We also serve it over long-grain rice even though it has potatoes in it, because we like the way the rice soaks up the gravy. And we just like starches in our house.

INGREDIENTS

  • 1 (3.5 to 4-lb.) sirloin tip beef roast
  • All-purpose flour
  • 2 tablespoons canola oil
  • 1 medium-size yellow onion, thinly sliced
  • 6 garlic cloves, minced
  • 2 large baking potatoes, peeled and diced, or 2.5 lb. baby red potatoes, quartered
  • 1 (16-oz.) package baby carrots
  • 1 to 2 (12-oz.) bottles lager beer (use 1 bottle if you want a good amount of gravy, 2 if you want a lot. We use Sam Adams Boston Lager)
  • 2 tablespoons balsamic vinegar
  • 2 tablespoons Worcestershire sauce
  • 2 tablespoons dried parsley flakes
  • 1 tablespoon beef bouillon granules
  • 1 1/2 to 3 tsp. freshly ground pepper
  • 2 bay leaves
  • Salt to taste

METHOD
1. Cut a 1-inch-deep cavity in the shape of an “X” on the top of the roast. (Do not cut all the way through; you’re just making a place to stuff the garlic.) Sprinkle flour over all sides of the roast. I use a tablespoon to sprinkle, and then rub it around with my hands until the roast is lightly covered.
2. Heat the oil in  a Dutch oven or very large pot over medium-high heat. Add the roast, and cook 1 to 2 minutes on each side or until lightly browned. The roast should make a sizzling sound when you put it in the pot–that means your oil is hot enough to get a good, brown crust!
3. Place the roast, X side up, in a 6-qt. slow cooker. Add the onion around it, and stuff the X cavity with garlic. Top with potatoes and baby carrots. Pour the beer, balsamic vinegar, and Worcestershire sauce into the slow cooker. Sprinkle with parsley, bouillon, and ground pepper; stir to blend a bit. Add the bay leaves.
4. Cover and cook on LOW 7 to 8 hours or until the roast is fork-tender (don’t worry, it will be). Transfer the vegetables to a bowl using a slotted spoon, and shred the roast (in the slow cooker, for ease) using two forks. Return the vegetables to the slow cooker. Season each serving with salt and pepper to taste.

(We quarter the onion so that we can remove it easily after cooking because of B’s dietary restrictions, but thinly slicing it, as called for, would allow it to mix in with the other veggies.)

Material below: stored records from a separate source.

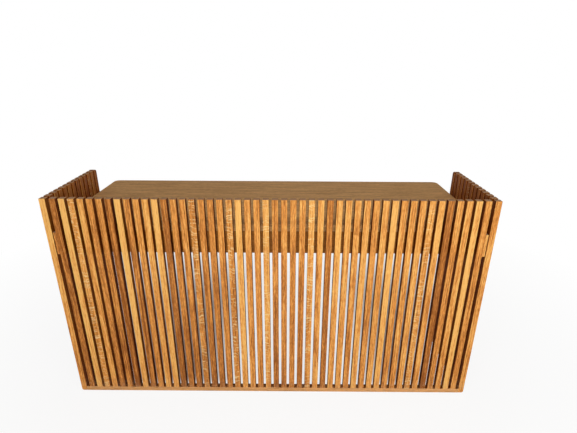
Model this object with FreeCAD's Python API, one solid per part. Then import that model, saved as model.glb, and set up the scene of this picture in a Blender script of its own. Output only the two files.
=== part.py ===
import FreeCAD, Part
import math
import os

# A free-standing reception desk in solid oak.  A screen of upright square slats runs across the
# front and round both ends, and stands above the worktop that it hides.
#
# Frame: millimetres, +Z up, the visitor's side faces -Y.  The origin is on the floor, midway
# across the width and midway between the front of the slats and the rear edge of the worktop.

Vector = FreeCAD.Vector
ACROSS = Vector(1, 0, 0)
BACK = Vector(0, 1, 0)
UP = Vector(0, 0, 1)

# ------------------------------------------------------------------ driving dimensions, in mm
overall_width = 1600.0          # outer face to outer face of the end slats
worktop_height = 750.0          # floor to the writing surface
screen_upstand = 100.0          # how far the slats stand above the worktop
worktop_depth = 550.0           # front edge to rear edge of the board
worktop_thickness = 27.0
side_panel_depth = 400.0        # front face to rear face of each slatted end

slat_size = 22.0                # square section of every slat
slat_gap = 10.1                 # gap wanted between neighbouring slats
corner_gap = 12.4               # wider gap beside each corner slat, where the screws go in

bottom_rail_height = 20.0
upper_rail_height = 86.0
upper_rail_thickness = 22.0

# joints between the slats and the bottom rails
slat_tenon_size = 10.0          # square stub tenon under a slat
slat_tenon_length = 10.0
rail_tenon_thickness = 8.0      # stub tenons on the ends of the bottom rails
rail_tenon_height = 12.0
rail_tenon_length = 5.0
tenon_side_clearance = 0.15
tenon_end_clearance = 0.5

# cover blocks in the two corner gaps, each tied to its corner slat by a loose tongue
block_joint = 3.0               # open joint between a block and its corner slat
loose_tongue_thickness = 4.0
loose_tongue_height = 60.0
loose_tongue_depth = 5.0        # how far it goes into the block, and into the slat

# buttons that hold the worktop down
button_width = 30.0             # along the rail
button_reach = 28.0             # out from the rail
button_thickness = 20.0
button_bevel = 6.0
button_shoulder_gap = 1.0       # lets the button pull the board down on the rail
tongue_thickness = 8.0
tongue_length = 9.0
groove_end_clearance = 1.0
groove_lower_clearance = 0.6
front_button_count = 3
side_button_count = 2
front_button_margin = 160.0     # end of the front rail to the first button's centre
side_button_margin = 70.0       # end of a side rail to its first button's centre

# wood screws, under the head and across; a head height of 0 means a countersunk head
corner_screw = {"length": 60.0, "shank": 5.0, "head": 9.5, "head_height": 0.0}
button_screw = {"length": 30.0, "shank": 4.5, "head": 8.5, "head_height": 2.4}
corner_screw_edge = 18.0        # lower edge of the upper rail to the lower screw
corner_screw_spacing = 40.0
screw_clearance = 0.1
screw_end_clearance = 1.0

# fits and eased edges
worktop_end_clearance = 2.0     # each end of the worktop to the end slats
slat_arris = 1.2
rail_arris = 2.0
block_arris = 0.8
worktop_arris = 2.0
worktop_corner_radius = 25.0    # rear corners of the board
slat_end_radius = 12.0          # rear top corner of each end panel
foot_radius = 8.0               # outer lower corner of each corner slat

# the slats share a limited number of nodes, two or so to a node
front_slat_nodes = 24
side_slat_nodes = 6

# ------------------------------------------------------------------ places that follow
screen_height = worktop_height + screen_upstand
overall_depth = slat_size + worktop_depth
half_width = overall_width / 2
half_inside = half_width - slat_size
half_slat = slat_size / 2

front_y = -overall_depth / 2
slat_back_y = front_y + slat_size
front_rail_back_y = slat_back_y + upper_rail_thickness
worktop_rear_y = slat_back_y + worktop_depth
side_rear_y = front_y + side_panel_depth
rear_slat_front_y = side_rear_y - slat_size

worktop_under_z = worktop_height - worktop_thickness
rail_low_z = worktop_under_z - upper_rail_height
tongue_low_z = worktop_under_z - button_thickness
tongue_high_z = tongue_low_z + tongue_thickness
groove_depth = tongue_length + groove_end_clearance

first_slat_x = half_inside - corner_gap - half_slat
block_width = corner_gap - block_joint
beyond = 1.0                    # how far a tool stands out of what it cuts, or a tenon's root goes in


def evenly(first, last, spacing):
    """Places from first to last, as near to spacing apart as fills the length exactly."""
    steps = max(1, round((last - first) / spacing))
    return [first + (last - first) * i / steps for i in range(steps + 1)]


slat_pitch = slat_size + slat_gap
front_slat_places = evenly(-first_slat_x, first_slat_x, slat_pitch)
side_slat_places = evenly(front_y + half_slat, side_rear_y - half_slat, slat_pitch)


# ------------------------------------------------------------------ drawing and cutting
def box(low, high):
    """A block between two opposite corners, each (x, y, z)."""
    size = [b - a for a, b in zip(low, high)]
    return Part.makeBox(*size, Vector(*low))


def closed_wire(corners):
    """A closed flat outline.  Each corner is a point and the radius that rounds it, or 0."""
    starts, ends, arcs = [], [], []
    for i, (corner, radius) in enumerate(corners):
        to_last = (corners[i - 1][0] - corner).normalize()
        to_next = (corners[(i + 1) % len(corners)][0] - corner).normalize()
        half_angle = to_last.getAngle(to_next) / 2
        reach = radius / math.tan(half_angle)
        inward = (to_last + to_next).normalize()
        middle = corner + inward * (radius / math.sin(half_angle) - radius)
        starts.append(corner + to_last * reach)
        ends.append(corner + to_next * reach)
        arcs.append(middle if radius else None)
    edges = []
    for i, middle in enumerate(arcs):
        if middle:
            edges.append(Part.Arc(starts[i], middle, ends[i]).toShape())
        edges.append(Part.LineSegment(ends[i], starts[(i + 1) % len(starts)]).toShape())
    return Part.Wire(edges)


def prism(outline, origin, along_u, along_v, sweep):
    """Extrude an outline of (u, v) or (u, v, radius) corners, drawn in a plane, along sweep."""
    corners = []
    for u, v, *radius in outline:
        corners.append((origin + along_u * u + along_v * v, radius[0] if radius else 0))
    return Part.Face(closed_wire(corners)).extrude(sweep)


def turned(profile):
    """Revolve a profile of (radius, distance) corners about the Z axis."""
    corners = [(Vector(radius, 0, distance), 0) for radius, distance in profile]
    return Part.Face(closed_wire(corners)).revolve(Vector(), UP, 360)


def aimed(shape, point, direction):
    """Move a shape that is drawn along +Z to a point, and turn it to a direction."""
    shape.Placement = FreeCAD.Placement(point, FreeCAD.Rotation(UP, direction))
    return shape


def mirrored(shape):
    """The left-hand copy of a right-hand piece."""
    return shape.mirror(Vector(), ACROSS)


# ------------------------------------------------------------------ screws and their holes
def head_profile(kind, clearance):
    """The head and the top of the shank: a countersunk head lies flush, any other stands proud."""
    head, shank = kind["head"] / 2 + clearance, kind["shank"] / 2 + clearance
    if kind["head_height"]:
        top = -kind["head_height"]
        return [(0, top), (head, top), (head, 0), (shank, 0)]
    return [(0, 0), (head, 0), (shank, head - shank)]


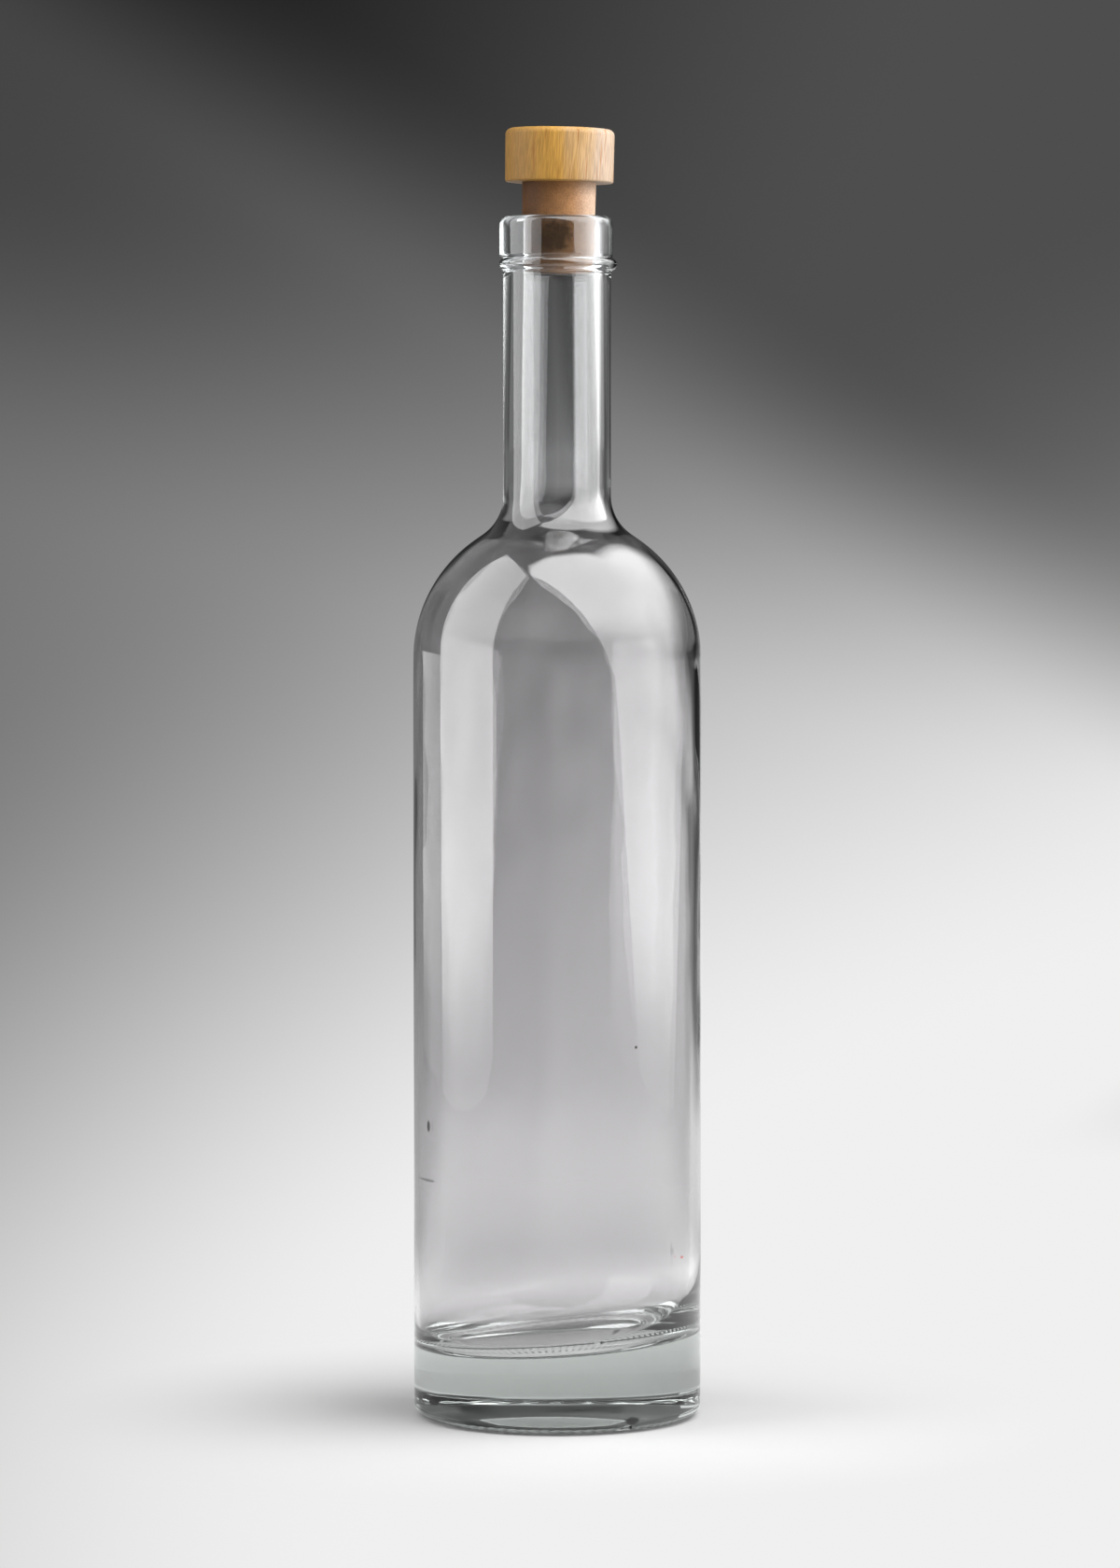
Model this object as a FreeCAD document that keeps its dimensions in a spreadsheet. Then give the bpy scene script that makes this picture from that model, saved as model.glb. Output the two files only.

We store the leftover beef, vegetables, and gravy in separate Tupperware containers. It takes time to divide everything up, but it’s worth it to make one of our favorite leftover meals: Beef-and-Swiss Sandwiches with Au Jus. We take a loaf of French bread, cut a sandwich-size (4- to 6-inch) portion for each of us, and then cut them in half. We top the bottom bread halves with the shredded leftover roast, and then Swiss (or other) cheese, and broil it until the cheese melts. Serve this with the leftover gravy for a yummy au jus with the veggies on the side. There, see? Two meals already!

Other Ideas:

  • Add mushrooms! Our slow cooker is already pretty full with what’s already called for, so you’d need to decrease the other veggies to have room.
  • Thicken the gravy by removing it from the slow cooker and adding a slurry of all-purpose flour and cooking it down.
  • Omit the potatoes from the slow cooker (and maybe add mushrooms) and serve the roast over Gruyere mashed potatoes.